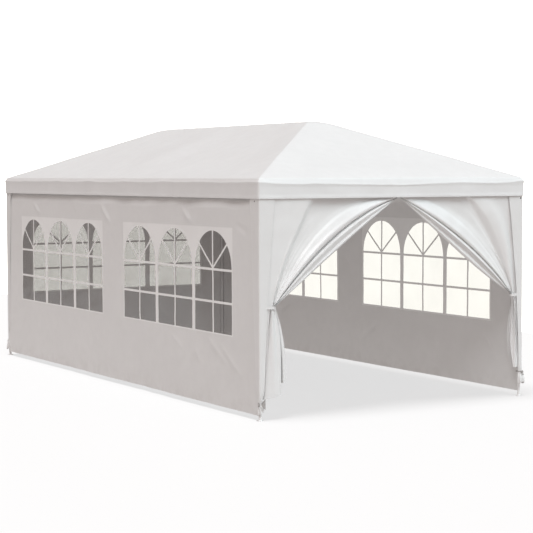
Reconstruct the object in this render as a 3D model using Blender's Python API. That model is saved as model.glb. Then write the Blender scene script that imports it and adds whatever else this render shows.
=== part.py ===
"""A 3 x 6 m party tent: a steel tube frame on four legs under a hipped sheet cover with a valance,
long walls and a back wall with arched film windows, and a front wall drawn back in two curtains.

Metres, +Z up. The origin is on the ground at the middle of the tent. The doorway faces -Y.
"""

import math

import bmesh
import bpy
from mathutils import Vector

# Overall size, outside faces of the cover
WIDTH = 3.0
LENGTH = 6.0
RIDGE_LENGTH = 3.0
ROOF_SLOPE = 0.4
EAVE_LINE = 2.133  # where the slopes would meet the valance's outer face
RIDGE_TOP = 2.70
VALANCE_HEM = 1.957
EAVE_ROUNDING = 0.03
EAVE_STEPS = 4
RIDGE_STEPS = 3

# Sheet and tube stock
COVER_THICKNESS = 0.003
WALL_THICKNESS = 0.0025
FILM_THICKNESS = 0.001
TUBE_RADIUS = 0.0125
SOCKET_RADIUS = 0.0138
HUB_RADIUS = 0.0165
HUB_CLEARANCE = 0.0005  # between a hub and the cover that rests on it
SOCKET_LENGTH = 0.07
MERGE = 1e-6  # points closer than this are one
FOOT_RADIUS = 0.035
FOOT_THICKNESS = 0.004
FOOT_SOCKET_HEIGHT = 0.055
FRAME_INSET = 0.028  # valance's outer face to the axes of legs and eave rails
TOUCH = 0.0003  # gap between pieces that rest on each other

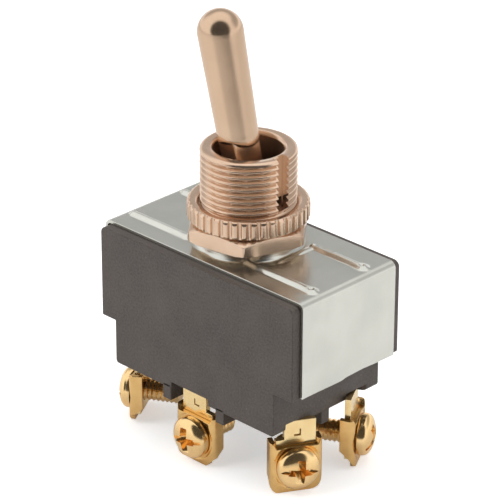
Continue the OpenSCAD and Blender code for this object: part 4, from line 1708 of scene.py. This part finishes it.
@dataclass
class Bat:
    """The lever: a round bat on a flat-sided neck, its ball and its stem."""

    lean_deg: float = 13.3
    reach: float = 24.2
    thick: float = 2.9
    root: float = 2.6
    start: float = 6.5
    scoop: float = 0.9
    round_under: float = 0.55
    neck_x: float = 1.45
    neck_y: float = 2.25
    hub: float = 3.78
    stem: float = 1.6
    neck_round: float = 0.3
    columns: int = 96

    def __post_init__(self) -> None:
        """Finds the pivot and leans the lever."""
        pin = Node("cross_pin")
        self.pivot = (pin.low.z + pin.high.z) / 2
        self.turn = Matrix.Rotation(math.radians(-self.lean_deg), 3, "Y")
        self.angles = [2 * math.pi * i / self.columns for i in range(self.columns)]

    def put(self, x: float, y: float, z: float) -> Point:
        """Leans a point that is given on the upright lever, from its pivot."""
        spot = self.turn @ Vector((x, y, z))
        return (spot.x, spot.y, spot.z + self.pivot)

    def bat(self, shape: Shape) -> None:
        """Adds the bat, from its crown down to its lens-shaped lower end.

        Args:
            shape: Takes the bat.
        """
        dome = self.reach - self.thick
        wall = self.start + self.scoop + self.round_under + 0.1
        profile = [(self.thick * math.sin(math.radians(a)), dome + self.thick * math.cos(math.radians(a)))
                   for a in [0.5] + [4.5 * i for i in range(1, 21)]]
        for z in spread(wall, dome, 0.6)[::-1]:
            profile.append((self.root + (self.thick - self.root) * (z - wall) / (dome - wall), z))
        rings = [[self.put(r * math.cos(a), r * math.sin(a), z) for a in self.angles] for r, z in profile]
        for i in range(17):
            bend = math.radians(89.5 * (1 - i / 16))
            share = math.sin(bend)
            ring = []
            for a in self.angles:
                z = self.start + self.scoop * math.sin(a) ** 2 * share ** 2 + self.round_under * (1 - math.cos(bend))
                ring.append(self.put(self.root * share * math.cos(a), self.root * share * math.sin(a), z))
            rings.append(ring)
        rings[-1] = [self.put(0.01 * math.cos(a), 0.01 * math.sin(a), self.start) for a in self.angles]
        shape.closed(rings, turned=True)

    def neck(self, shape: Shape) -> None:
        """Adds the neck with its two broad flats.

        Args:
            shape: Takes the neck.
        """
        x, y, corner = self.neck_x - self.neck_round, self.neck_y - self.neck_round, self.neck_round
        section: List[Tuple[float, float]] = []
        for sx, sy, first in ((1, 1, 0), (-1, 1, 90), (-1, -1, 180), (1, -1, 270)):
            section += arc(sx * x, sy * y, corner, first, first + 90, 5)
        shape.closed([[self.put(x, y, z) for x, y in section] for z in (2.0, self.start + self.scoop + 0.6)])

    def ball(self, shape: Shape) -> None:
        """Adds the ball, cut flat at both sides, and the stem below it.

        Args:
            shape: Takes the ball and the stem.
        """
        flat = self.hub - 0.6
        rings = []
        for a in (math.radians(7.5 * i) for i in range(1, 24)):
            across = [(self.hub * math.sin(a) * math.cos(b), self.hub * math.sin(a) * math.sin(b)) for b in self.angles]
            rings.append([self.put(x, max(-flat, min(flat, y)), self.hub * math.cos(a)) for x, y in across])
        shape.closed(rings, turned=True)
        shape.closed([[self.put(self.stem * math.cos(a), self.stem * math.sin(a), z) for a in self.angles]
                      for z in (-11.5, -1.0)])

    def build(self) -> None:
        """Makes the lever in two finishes: bright above, and painted near black below as shade for the dark bore seen
        through the neck's window.
        """
        upper, lower = Shape("bat"), Shape("bat_ball")
        self.bat(upper)
        self.neck(upper)
        self.ball(lower)
        for made in (upper.finish(Finish.LEVER, 50.0), lower.finish(Finish.SHADE_DARK_STEEL, 50.0)):
            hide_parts("lever")
            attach(made, "lever")


# ---------------------------------------------------------------- the switch as a whole

PLAIN: Tuple[Tuple[str, Finish, float], ...] = (
    ("insulator_card", Finish.CARD, 0.0),
    ("cross_pin", Finish.STEEL, 0.05),
    ("yoke", Finish.YOKE, 0.1),
    ("plunger_", Finish.TAB, 0.0),
    ("spring_", Finish.STEEL, 0.0),
    ("rocker_buttons_", Finish.SILVER, 0.0),
    ("rocker_", Finish.COPPER, 0.0),
    ("fixed_contact_", Finish.SILVER, 0.0),
    ("terminal_", Finish.TAB, 0.06),
)


def dress_nodes() -> None:
    """Gives every kept solid its finish."""
    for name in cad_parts:
        for start, finish, edge in PLAIN:
            if name.startswith(start):
                Node(name).dress(finish, edge)
                break


def main() -> None:
    """Builds the dressed switch and its studio."""
    logging.basicConfig(level=logging.INFO, format="%(name)s: %(message)s")
    solid_box = [list(corner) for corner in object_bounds()]
    Housing().build()
    Neck().build()
    RingNut().build()
    HexNut().build()
    Strap().build()
    Screws().build()
    build_clamps()
    Bat().build()
    dress_nodes()
    Studio().build(solid_box[0][2] / MM)


if __name__ == "__main__":
    main()
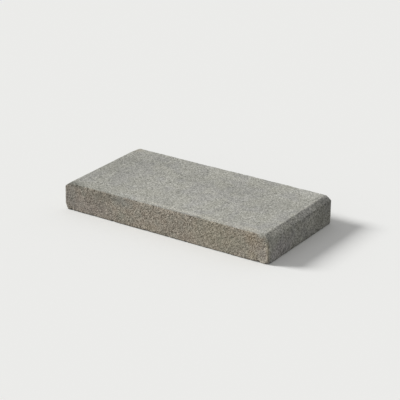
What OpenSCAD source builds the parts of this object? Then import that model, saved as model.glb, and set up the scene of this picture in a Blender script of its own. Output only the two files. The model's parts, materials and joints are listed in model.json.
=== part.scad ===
// Pillar cap: a flat slab of dry-cast concrete that closes the top of a pillar. It is moulded in
// one piece, standing on one long face, so one section runs right across its width. It lies here
// as it is laid: the underside on Z = 0, the length along X, and a chamfer over each short end.
// The two long faces are the open-textured ones, and their arrises wear rounder than those that
// the mould makes.

/* [Slab] */
// Length over both ends
slab_length = 600; // [400:5:900]
// Width between the two long faces
slab_width = 300; // [200:5:450]
// Thickness from the underside to the top face
slab_height = 74; // [50:1:120]

/* [End chamfers] */
// How far each chamfer runs in over the top face
chamfer_run = 15; // [8:0.5:40]
// How far each chamfer drops down the end face
chamfer_drop = 11; // [5:0.5:20]

/* [Arrises] */
// Radius worn onto the arrises along the two long faces
long_arris_r = 3; // [1:0.5:8]
// Radius of the two arrises of each chamfer
chamfer_arris_r = 1.5; // [0.5:0.5:4]
// Radius of the arris under each end
foot_arris_r = 2.5; // [0.5:0.5:6]
// Radius worn onto the four upright corners
corner_r = 2.5; // [1:0.5:8]

/* [Broken corner, left foot of the front face] */
// How far the break runs along the slab's length
left_break_length = 8; // [4:1:30]
// How far the break runs across the end
left_break_width = 16; // [4:1:30]
// How far the break rises from the underside
left_break_height = 18; // [4:1:40]

/* [Broken corner, right foot of the front face] */
// How far the break runs along the slab's length
right_break_length = 12; // [4:1:18]
// How far the break runs across the end
right_break_width = 19; // [4:1:30]
// How far the break rises from the underside
right_break_height = 8; // [4:1:40]

/* [Flake off the foot of the front face] */
// Distance from the right end to the flake's deep end
flake_from_end = 24; // [20:1:80]
// Length of the flake, from its deep end to where it runs out
flake_length = 25; // [10:1:60]
// Height of the flake at its deep end
flake_height = 5.5; // [3:0.5:12]
// How far the flake reaches in under the slab at its deep end
flake_depth = 9; // [3:0.5:20]

/* [Hidden] */
arc_sides = 48; // sides of a full circle, where an arris is drawn as a mesh
half_length = slab_length / 2;
half_width = slab_width / 2;

// Half the angle of corner b, between its neighbours a and c.
function half_angle(a, b, c) = acos((a - b) * (c - b) / norm(a - b) / norm(c - b)) / 2;

// The point at a distance from b on the way to a.
function toward(b, a, distance) = b + (a - b) / norm(a - b) * distance;

// The two points where an arc of radius r round corner b meets the sides from a and to c.
function arc_ends(a, b, c, r) =
    let (setback = r / tan(half_angle(a, b, c)))
    [toward(b, a, setback), toward(b, c, setback)];

// The centre of that arc, on the line that halves the corner.
function arc_centre(a, b, c, r) =
    let (ends = arc_ends(a, b, c, r))
    toward(b, (ends[0] + ends[1]) / 2, r / sin(half_angle(a, b, c)));

// A convex outline with every corner rounded to its own radius.
module rounded_outline(corners, radii) {
    count = len(corners);
    // Each corner between its two neighbours, with its radius.
    bends = [for (i = [0 : count - 1])
        [corners[(i + count - 1) % count], corners[i], corners[(i + 1) % count], radii[i]]];
    polygon([for (bend = bends) each arc_ends(bend[0], bend[1], bend[2], bend[3])]);
    for (bend = bends)
        translate(arc_centre(bend[0], bend[1], bend[2], bend[3]))
            circle(r = bend[3], $fn = arc_sides);
}

// The moulded section, seen from the front: both ends with their chamfers.
module end_to_end_section() {
    chamfer_foot = slab_height - chamfer_drop;
    chamfer_head = half_length - chamfer_run;
    rounded_outline(
        [[-half_length, 0], [half_length, 0],
         [half_length, chamfer_foot], [chamfer_head, slab_height],
         [-chamfer_head, slab_height], [-half_length, chamfer_foot]],
        [foot_arris_r, foot_arris_r,
         chamfer_arris_r, chamfer_arris_r,
         chamfer_arris_r, chamfer_arris_r]);
}

// The section across the width, with the worn arrises of the long faces.
module front_to_back_section() {
    rounded_outline(
        [[-half_width, 0], [half_width, 0], [half_width, slab_height], [-half_width, slab_height]],
        [long_arris_r, long_arris_r, long_arris_r, long_arris_r]);
}

// The outline from above, with the worn upright corners.
module plan() {
    rounded_outline(
        [[-half_length, -half_width], [half_length, -half_width],
         [half_length, half_width], [-half_length, half_width]],
        [corner_r, corner_r, corner_r, corner_r]);
}

// The slab before it was knocked about: the part that its two sections and its plan share.
module whole_slab() {
    intersection() {
        translate([0, half_width, 0]) rotate([90, 0, 0])
            linear_extrude(height = slab_width) end_to_end_section();
        translate([-half_length, 0, 0]) rotate([90, 0, 90])
            linear_extrude(height = slab_length) front_to_back_section();
        linear_extrude(height = slab_height) plan();
    }
}

// What breaks away from a corner at the origin, of a slab that lies towards +X, +Y and +Z. The
// break is flat, and it meets the three edges of the corner at the three lengths given.
module broken_corner(lengths) {
    normal = [1 / lengths.x, 1 / lengths.y, 1 / lengths.z];
    reach = 2 * max(lengths);
    translate(normal / (normal * normal))
        rotate([0, acos(normal.z / norm(normal)), atan2(normal.y, normal.x)])
            translate([-reach, -reach, -reach])
                cube([2 * reach, 2 * reach, reach]);
}

// The flake, with its deep end at the origin. It runs out along -X.
module flake() {
    reach = 2 * max(flake_length, flake_depth, flake_height);
    intersection() {
        mirror([1, 0, 0]) broken_corner([flake_length, flake_depth, flake_height]);
        translate([-reach, -reach, -reach]) cube([reach, 2 * reach, 2 * reach]);
    }
}

module pillar_cap() {
    color([0.63, 0.63, 0.60])
        difference() {
            whole_slab();
            translate([-half_length, -half_width, 0])
                broken_corner([left_break_length, left_break_width, left_break_height]);
            translate([half_length, -half_width, 0]) mirror([1, 0, 0])
                broken_corner([right_break_length, right_break_width, right_break_height]);
            translate([half_length - flake_from_end, -half_width, 0]) flake();
        }
}

pillar_cap();
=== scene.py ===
"""A dry-cast concrete pillar cap, worn and chipped, on a plain studio floor.

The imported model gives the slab's place and outer size. The slab is modelled again here with the
relief that the bare solid lacks: grain, pits, arrises worn out of line and small breaks.
"""

import json
import logging
import math
import random
from collections.abc import Iterable, Iterator
from dataclasses import dataclass, field
from enum import Enum

import bpy
import numpy as np
from mathutils import Matrix, Vector

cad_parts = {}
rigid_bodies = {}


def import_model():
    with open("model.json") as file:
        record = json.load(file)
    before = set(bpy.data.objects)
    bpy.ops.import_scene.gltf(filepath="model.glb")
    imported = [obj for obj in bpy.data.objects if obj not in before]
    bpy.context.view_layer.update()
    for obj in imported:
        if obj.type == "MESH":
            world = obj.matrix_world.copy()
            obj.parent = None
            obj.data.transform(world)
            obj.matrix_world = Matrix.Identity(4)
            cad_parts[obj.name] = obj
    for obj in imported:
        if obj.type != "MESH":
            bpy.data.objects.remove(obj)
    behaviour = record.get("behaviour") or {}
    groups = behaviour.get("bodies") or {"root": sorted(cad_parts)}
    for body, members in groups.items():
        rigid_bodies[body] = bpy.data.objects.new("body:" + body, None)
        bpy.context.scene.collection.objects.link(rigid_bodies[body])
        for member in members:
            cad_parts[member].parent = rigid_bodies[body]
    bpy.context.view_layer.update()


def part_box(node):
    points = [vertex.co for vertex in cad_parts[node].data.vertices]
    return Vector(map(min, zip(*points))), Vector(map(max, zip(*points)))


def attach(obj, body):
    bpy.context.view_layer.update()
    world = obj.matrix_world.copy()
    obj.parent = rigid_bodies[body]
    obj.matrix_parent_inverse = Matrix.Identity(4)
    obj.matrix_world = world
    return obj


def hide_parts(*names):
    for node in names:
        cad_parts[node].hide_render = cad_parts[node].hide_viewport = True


LOG = logging.getLogger("pillar_cap")

MM = 0.001
NODE = "pillar_cap"
PIECE = "cast_slab"
BODY = "root"
SEED = 7

# Sockets of the colour Mix node, which has several of one name.
MIX_FACTOR = 0
MIX_A = 6
MIX_B = 7
MIX_RESULT = 2

# Names of the mesh attributes that the material reads: how far a point faces out of a long face
# or a break, how coarse an end is there, and how deep it lies in a pit.
OPEN_FACE = "faces_sideways"
COARSE_END = "coarse_end"
PITTED = "lies_in_pit"

# Where each kind of face fades in: the value with nothing of it yet, and the one with all of it.
BREAK_DEPTH = (1.1 * MM, 2.0 * MM)  # How deep a point lies inside the unbroken block.
OPEN_FACING = (0.55, 0.95)  # How far it faces out of a long face.
END_FACING = (0.30, 0.55)  # How far it faces out of an end.
DOWN_FACING = (0.90, 0.99)  # How far it faces the ground.
ON_GROUND = (3 * MM, 0.0)  # How high it lies.
BY_ARRIS = (10 * MM, 1 * MM)  # How far it lies from a long arris.

# The same for a tint that shows where the clouds are thin, and for one where they are thick.
THIN_CLOUDS = (0.50, 0.36)
THICK_CLOUDS = (0.52, 0.66)

Tree = bpy.types.NodeTree
Socket = bpy.types.NodeSocket
Colour = tuple[float, float, float, float]
# How much of a layer of colour shows, and the colour.
Layer = tuple[Socket, Socket | Colour]


# --- Helpers ------------------------------------------------------------------


def srgb(code: str) -> Colour:
    """Turns an sRGB hex colour into the linear colour that shaders take.

    Args:
        code: Six hex digits with a leading hash, such as "#a2a19a".

    Returns:
        Linear red, green and blue, with an alpha of 1.
    """

    def linear(byte: int) -> float:
        """One channel, by the sRGB curve."""
        value = byte / 255
        return value / 12.92 if value <= 0.04045 else ((value + 0.055) / 1.055) ** 2.4

    red, green, blue = (linear(int(code[i : i + 2], 16)) for i in (1, 3, 5))
    return red, green, blue, 1.0


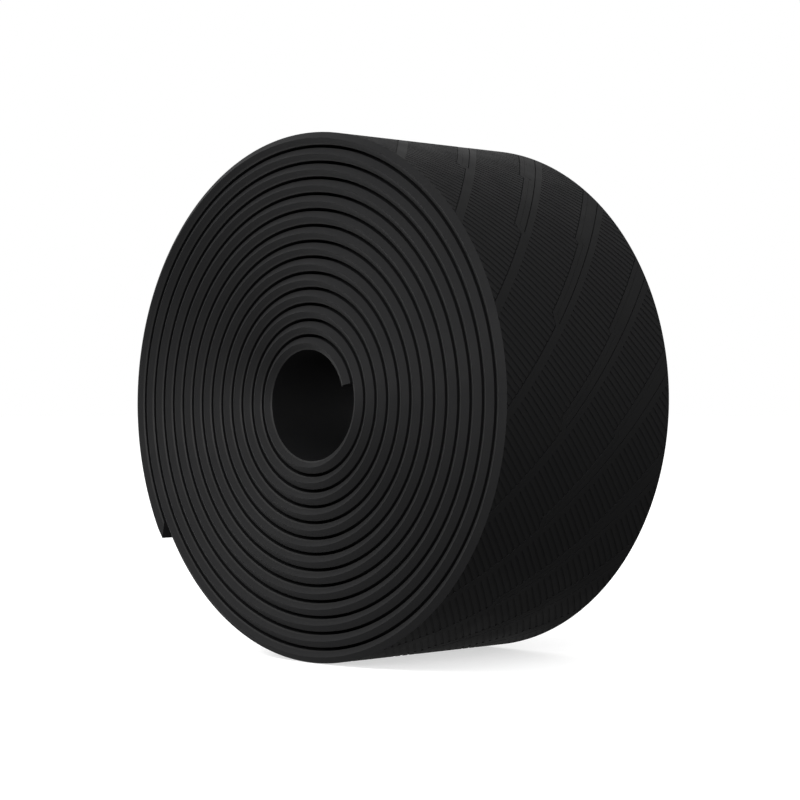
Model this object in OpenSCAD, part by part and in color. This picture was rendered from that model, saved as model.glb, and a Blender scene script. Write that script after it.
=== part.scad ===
// Grip tape roll: one laminated strip wound into a flat spiral, standing on its rim.
// Y is the winding axis. The spiral opens anticlockwise as seen from -Y, and its free end lies
// at the lower left. Z is up, and the origin is under the middle of the roll, where it stands.
// Each turn is drawn as flats, so that the roll stands on one of them and the free end can
// bend at the corners between them.

/* [Strip] */
// Width of the strip over its side edges, which is the roll's length along its winding axis
strip_width = 26.4; // [20:0.1:35]
// Thickness of the embossed top skin, on the outside of each turn
skin_thickness = 0.7; // [0.4:0.05:1.2]
// Thickness of the foam backing under the skin
backing_thickness = 0.54; // [0.3:0.02:1.2]
// Thickness of the adhesive coat on the backing
adhesive_thickness = 0.1; // [0.06:0.02:0.2]
// Thickness of the release film over the adhesive, on the inside of each turn
film_thickness = 0.06; // [0.04:0.01:0.12]

/* [Winding] */
// Distance from the winding axis to the strip's inner face at its inner end
hole_radius = 5.1; // [5:0.1:12]
// Open space between one turn and the next
turn_gap = 0.26; // [0.2:0.02:0.6]
// Number of whole turns that the strip makes before its last part turn
whole_turns = 13; // [8:1:20]
// Angle of the strip's inner end, anticlockwise from +X as seen from -Y
inner_end_angle = 17; // [9:1:21]

/* [Free end] */
// Angle of the free end's tip
free_end_angle = 213; // [210:1:216]
// Number of hinged segments at the free end
tail_segments = 6; // [2:1:8]
// Length of the bevels that thin the free end to its tip
bevel_length = 1.6; // [0.5:0.1:1.6]

/* [Hidden] */
// Flats on each turn; one flat faces straight down, and the corners lie half a flat from it
flats_per_turn = 24;
flat_angle = 360 / flats_per_turn;

// Depths of the faces between the layers, measured outwards from the strip's inner face
film_face = film_thickness;
adhesive_face = film_face + adhesive_thickness;
backing_face = adhesive_face + backing_thickness;
strip_thickness = backing_face + skin_thickness;
pitch = strip_thickness + turn_gap;

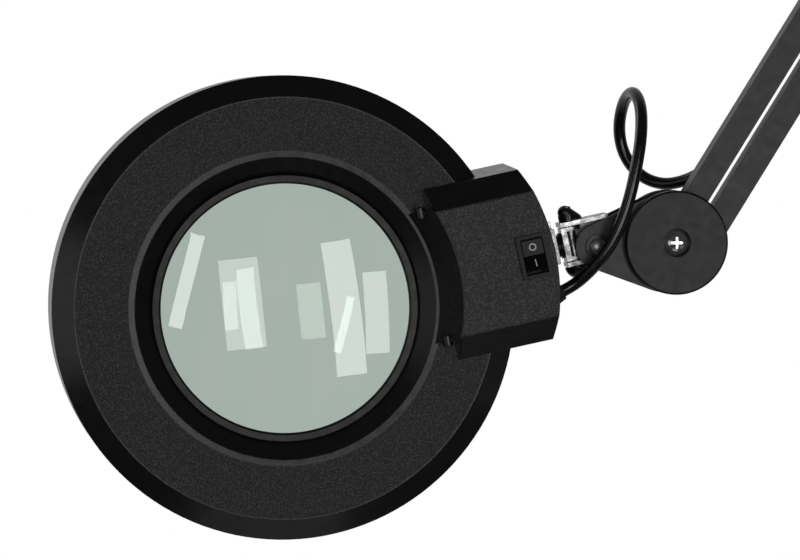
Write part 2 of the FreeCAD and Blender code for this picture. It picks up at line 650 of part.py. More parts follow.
def bar(node, foot, angle):
    """Pressed channel with round ends, open at the back, and its two bushes."""
    body = doc.addObject("PartDesign::Body", "bar")
    hole = size.pin_radius + size.pin_clearance
    for radius, length, kind in (("bar_half", "bar_depth", "PartDesign::Pad"),
                                 ("bar_half - bar_sheet", "bar_depth - bar_sheet",
                                  "PartDesign::Pocket")):
        sketch = new_sketch(body, "XY_Plane")
        reach = size.bar_half if kind.endswith("Pad") else size.bar_half - size.bar_sheet
        normal = Vector(0, 0, 1)
        far = size.bar_length
        sketch.addGeometry([
            Part.ArcOfCircle(Part.Circle(Vector(), normal, reach), math.pi / 2, 3 * math.pi / 2),
            Part.LineSegment(Vector(0, -reach, 0), Vector(far, -reach, 0)),
            Part.ArcOfCircle(Part.Circle(Vector(far, 0, 0), normal, reach),
                             -math.pi / 2, math.pi / 2),
            Part.LineSegment(Vector(far, reach, 0), Vector(0, reach, 0)),
        ], False)
        for first, end_a, second, end_b in ((0, 2, 1, 1), (1, 2, 2, 1), (2, 2, 3, 1), (3, 2, 0, 1)):
            sketch.addConstraint(Sketcher.Constraint("Tangent", first, end_a, second, end_b))
        sketch.addConstraint(Sketcher.Constraint("Coincident", 0, 3, -1, 1))
        sketch.addConstraint(Sketcher.Constraint("PointOnObject", 2, 3, -1))
        rule = sketch.addConstraint(Sketcher.Constraint("Radius", 0, reach))
        sketch.setExpression(f"Constraints[{rule}]", formula(radius))
        rule = sketch.addConstraint(Sketcher.Constraint("DistanceX", -1, 1, 2, 3, far))
        sketch.setExpression(f"Constraints[{rule}]", formula("bar_length"))
        feature = body.newObject(kind, "channel")
        feature.Profile = sketch
        bind(feature, Length=length)
        if kind.endswith("Pocket"):
            feature.Reversed = True
            sketch.AttachmentOffset = Placement()
        body.Tip = feature
    doc.recompute()
    ends = []
    for x in (0.0, size.bar_length):
        ends.append(cylinder("bar_half - 1.6", "bar_depth - bar_sheet", at(x, 0, 0)))
    holes = [cylinder(hole, "bar_depth + 2", at(x, 0, -1)) for x in (0.0, size.bar_length)]
    place = plane_frame(foot[0], foot[1], angle).multiply(at(0, 0, -size.bar_depth / 2))
    keep(cut(fuse(body, *ends), *holes), node, place)


def in_bar(foot, angle, start, end, radius, node):
    """Round piece that lies along the inside of a channel."""
    place = plane_frame(foot[0], foot[1], angle).multiply(along_x(start, 0, -0.4))
    keep(cylinder(radius, end - start, place), node)


def make_end_link():
    pivots = offset_all(arm_foot, UPPER_PIVOTS)
    plates("link", tilt_centre, arm_foot, "link_small", "disc_radius", pivots + [tilt_centre],
           "sqrt(link_length ^ 2 + 1.7 ^ 2)", [arm_foot])
    covers("link_covers", [arm_foot])
    pins("link_pins", pivots)
    through_bolts("link_bolt", [arm_foot])


def make_tilt_bolt():
    front = plane_frame(tilt_centre[0], tilt_centre[1], 0.0)
    reach = size.plate_inner + size.plate_thick
    shank = cylinder("pin_radius", 2 * reach + 6.4, front.multiply(at(0, 0, -reach - 5)))
    dome = doc.addObject("Part::Sphere", "dome")
    dome.Radius = 7.0
    dome.Placement = front.multiply(at(0, 0, reach + 1.1 + 2.0 - 7.0))
    cap = common(dome, cylinder(3.9, 3, front.multiply(at(0, 0, reach + 1.1))))
    keep(fuse(shank, cap), "tilt_bolt")
    washers = []
    for low in (reach + 0.02, -reach - 1.02):
        spot = front.multiply(at(0, 0, low))
        washers.append(cut(cylinder(6, 1, spot), cylinder("pin_radius + 0.02", 1, spot)))
    spacer = front.multiply(at(0, 0, -size.bar_depth / 2 + 1.2))
    washers.append(cut(cylinder(4.2, "plate_inner + bar_depth / 2 - 1.4", spacer),
                       cylinder("pin_radius + 0.02", 16, spacer)))
    keep(group(*washers), "tilt_washers")
    nut = doc.addObject("Part::Prism", "nut")
    nut.Polygon, nut.Circumradius, nut.Height = 6, 5.6, 3.6
    nut.Placement = front.multiply(at(0, 0, -reach - 4.7))
    keep(cut(nut, cylinder("pin_radius", 20, front.multiply(at(0, 0, -20)))), "tilt_nut")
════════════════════
## SHORT TASK
In the listing above, locate the line with "out along -X." and the line with "obj.data.transform(world)", then extract exactly those lines and every line between them, and nothing more.

## SOLUTION
// The flake, with its deep end at the origin. It runs out along -X.
module flake() {
    reach = 2 * max(flake_length, flake_depth, flake_height);
    intersection() {
        mirror([1, 0, 0]) broken_corner([flake_length, flake_depth, flake_height]);
        translate([-reach, -reach, -reach]) cube([reach, 2 * reach, 2 * reach]);
    }
}

module pillar_cap() {
    color([0.63, 0.63, 0.60])
        difference() {
            whole_slab();
            translate([-half_length, -half_width, 0])
                broken_corner([left_break_length, left_break_width, left_break_height]);
            translate([half_length, -half_width, 0]) mirror([1, 0, 0])
                broken_corner([right_break_length, right_break_width, right_break_height]);
            translate([half_length - flake_from_end, -half_width, 0]) flake();
        }
}

pillar_cap();
=== scene.py ===
"""A dry-cast concrete pillar cap, worn and chipped, on a plain studio floor.

The imported model gives the slab's place and outer size. The slab is modelled again here with the
relief that the bare solid lacks: grain, pits, arrises worn out of line and small breaks.
"""

import json
import logging
import math
import random
from collections.abc import Iterable, Iterator
from dataclasses import dataclass, field
from enum import Enum

import bpy
import numpy as np
from mathutils import Matrix, Vector

cad_parts = {}
rigid_bodies = {}


def import_model():
    with open("model.json") as file:
        record = json.load(file)
    before = set(bpy.data.objects)
    bpy.ops.import_scene.gltf(filepath="model.glb")
    imported = [obj for obj in bpy.data.objects if obj not in before]
    bpy.context.view_layer.update()
    for obj in imported:
        if obj.type == "MESH":
            world = obj.matrix_world.copy()
            obj.parent = None
            obj.data.transform(world)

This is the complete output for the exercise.